The novel mirrors the observations by Hutcheon (1988, p.118) that historiographic metafiction demonstrates a postmodern desire “to close the gap between past and present of the reader and a desire to rewrite the past in a new context”. In the preface, López writes about the importance of timing, along with her deliberate willingness to listen, in the re-discovery of Martina’s story:

¿Por qué la vida se reduce al momento justo y al lugar exacto? Lo comprendo pero no lo entiendo. La manera más sencilla de decirlo es que nunca antes había prestado oídos. Cuántas veces escuché la historia, vi que todo estaba en orden y que no precisaba reparación alguna. Descifré mal las señales o, sencillamente, decliné interpretarlas. Hasta aquel preciso instante. (López, 2006, p.23)8

As the primary story teller, Paloma narrates Martina’s death from the point of view of someone who did not suffer the same trauma as those who lived through the event. She, like other grandchildren and great grandchildren of war survivors, can investigate and talk about the civil war with more critical distance. Most other Barroso family members did not have the same ease of expression as Paloma with regard to sharing the details of Martina’s death, nor did they openly discuss it for fear of political or social repercussions. In contrast, the event quietly haunted many of them.9 In postwar Spain and onward, citizens, especially those who opposed Franco, could not openly speak about their war experiences or their suffering. Even after Franco’s censorship was abolished upon his death in 1975, there was much underlying fear and tension on both individual and collective levels.

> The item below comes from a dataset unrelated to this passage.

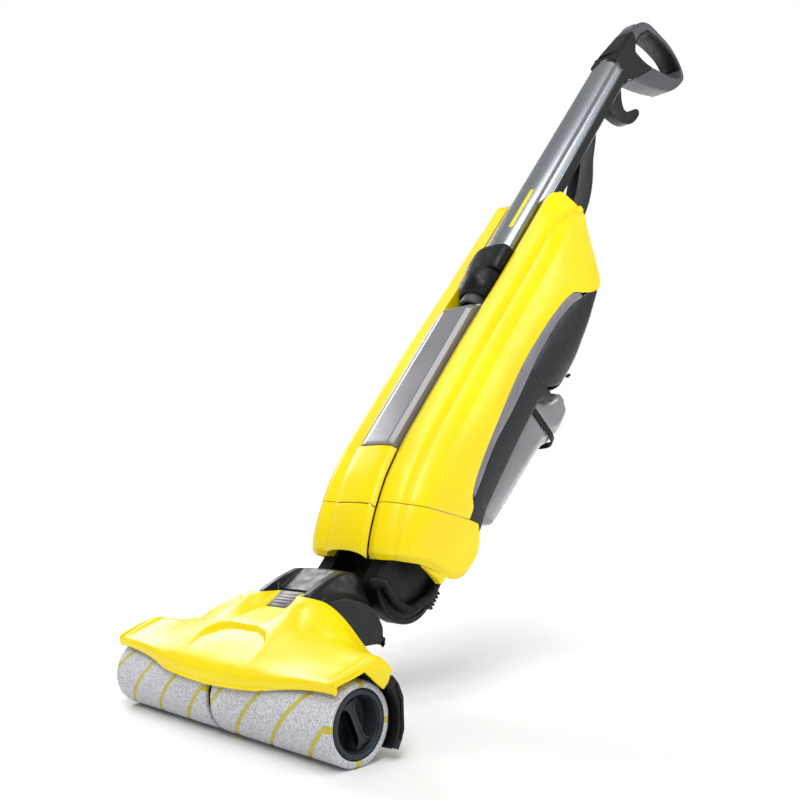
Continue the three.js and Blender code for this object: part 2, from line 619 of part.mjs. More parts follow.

The way in which family members suppressed Martina’s memory is revealing of how the nation, on a larger scale, held on to the horrific memories of the Spanish Civil War for many decades. Throughout the early years of Spain’s democracy, beginning in 1975, Spain’s democratic government tacitly encouraged adopting a “pact of forgetting”, the pacto del olvido, which discouraged citizens from simultaneously examining the civil war and dictatorship years, and instead encouraged them to focus their attention on current and future goals for the new democracy. Politicians desperately wanted to establish a political “middle ground” that was void of any extremist tendencies and could provide a sense of peace, stability, and security (Aguilar Fernández, 2002, p.236). Adolfo Suárez, who served as Spain’s president after 1976, was a strong advocate of moderation and tolerance, two defining concepts of the transition. In Disremembering the dictatorship (2000, p.1), Joan Ramón Resina draws upon Roland Barthes’ Camera lucida (1981) to suggest that, like Barthes’ assessment of photographs that depict the past, civil war memories after Spain’s democratic transition only emerged in public as “visible yet immaterial traces”. Resina (2000, p.9) also states that “a stimulating approach to the literature of the Transition would be to study it in reference to what it leaves out, what it subtracts from what we know from experience or what can be learned from less popular and more inaccessible sources”. The silence during and after the transition meant that there were significant holes in public knowledge about the event, especially related to the ghostly recollections of the vanquished from the civil war.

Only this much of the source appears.